Gene W. (formerly Pin) said...

Anon 5, I never thought about that (Body of Christ stuff), but you are probably correct. How many times have we seen Priests hurriedly repeating "Body of Christ, Body of Christ," like some Sacramental parrot.
However, your comment about the possibility that it refers to some generically "present" Christ is theologically much more insidious.

John Nolan said...

The 'Corpus Christi' formula was introduced in 1965, a good ten years before Communion standing and in the hand was authorized. It was part of a general abbreviation and not necessarily meant to downplay the Real Presence. Cranmer's formula in the BCP was a lot longer: "The Body of our Lord Jesus Christ, which was given for thee, preserve thy body and soul unto everlasting life.
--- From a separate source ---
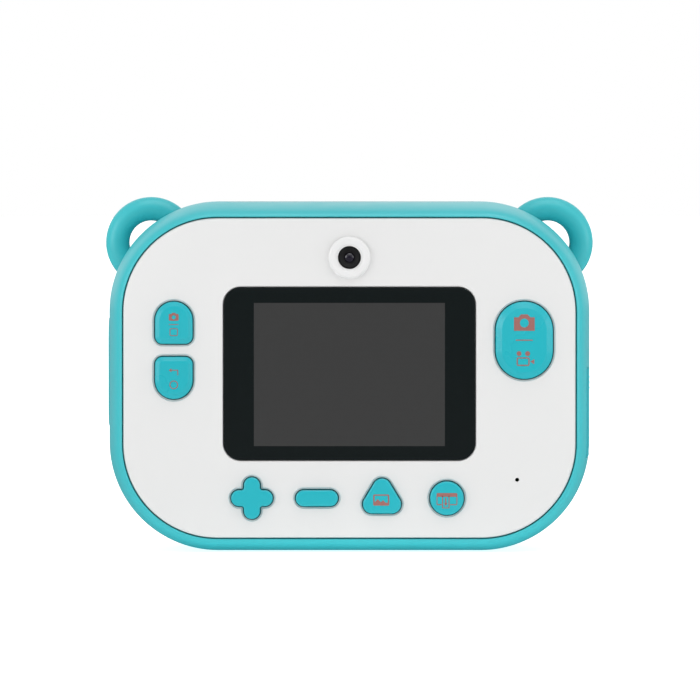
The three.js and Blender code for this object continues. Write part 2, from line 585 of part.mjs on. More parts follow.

Take and eat this in remembrance that Christ died for thee, and feed on him in thy heart by faith with thanksgiving."

The first sentence is doctrinally Catholic; the second suggests a protestant understanding of the Sacrament. Bugnini's expressed intention was to remove from the liturgy those prayers which might alienate protestants, rather than add anything with a protestant slant. So we might well lament the ommissions in the NO, and regard it as deficient (in the strict sense of the word) therefore preferring the EF; but we can attend it with a clear conscience, just as the Holy Father celebrates it every day with a clear conscience.

ytc said...

I think intinction should be the only legal way to distribute the Sacred Blood. The chalice takes too long, is inconsistent with Roman tradition, and I can't imagine how much backwash there is in there at the end of Communion.

Anonymous said...

Thank you for this information. While I am very glad we have a priest who comes to us out here in the boondocks, he is not the staunch defender of the Eucharist I would expect. We have some parishoners who walk off with a consecrated host in their hand so they may "dip" it into the chalice containing the Blood of Christ. Is this one of those big-deal liturgical issues which should be brought to the priest's attention?

Marie R.

Joseph Johnson said...

My first experience with intinction was when the late great Msgr. Daniel J. Bourke (1909-1998, ordained a priest 1934) was our parochial administrator in the mid-1970's. I served Mass for him many times and his ways still influence the way I look at things today. He was one of those older priests who, at that time, still adhered to the older practices regarding finger position after Consecration and the purifying of those fingers over the Chalice after Communion.

At that time, we still only had Communion on the tongue (though standing) but Msgr. Bourke brought the special combination hand paten/cup and introduced us to intinction. I think this makes a lot of sense for having Communion under both forms and removes a lot of the justification for EHMC'S (for the cup) if this is done. It also, obviously, does away with Communion in the hand.

Carol H. said...


Yes, it is a big deal. That "self-dipping" is referred to as self intinction, and that practice is strictly forbidden. (It is also the reason why some Catholics thought that all intinction is forbidden).

rcg said...

I remember that self intinction issue coming up once in a military parish. Apparently this was common in some Hispanic parishes. The Chaplin set that straight and was pretty fired up about it.


Denise said...

I am grateful for the ability to receive the the Precious Blood without intinction as I have two daughters with celiac disease. They would not be able to receive Communion at all.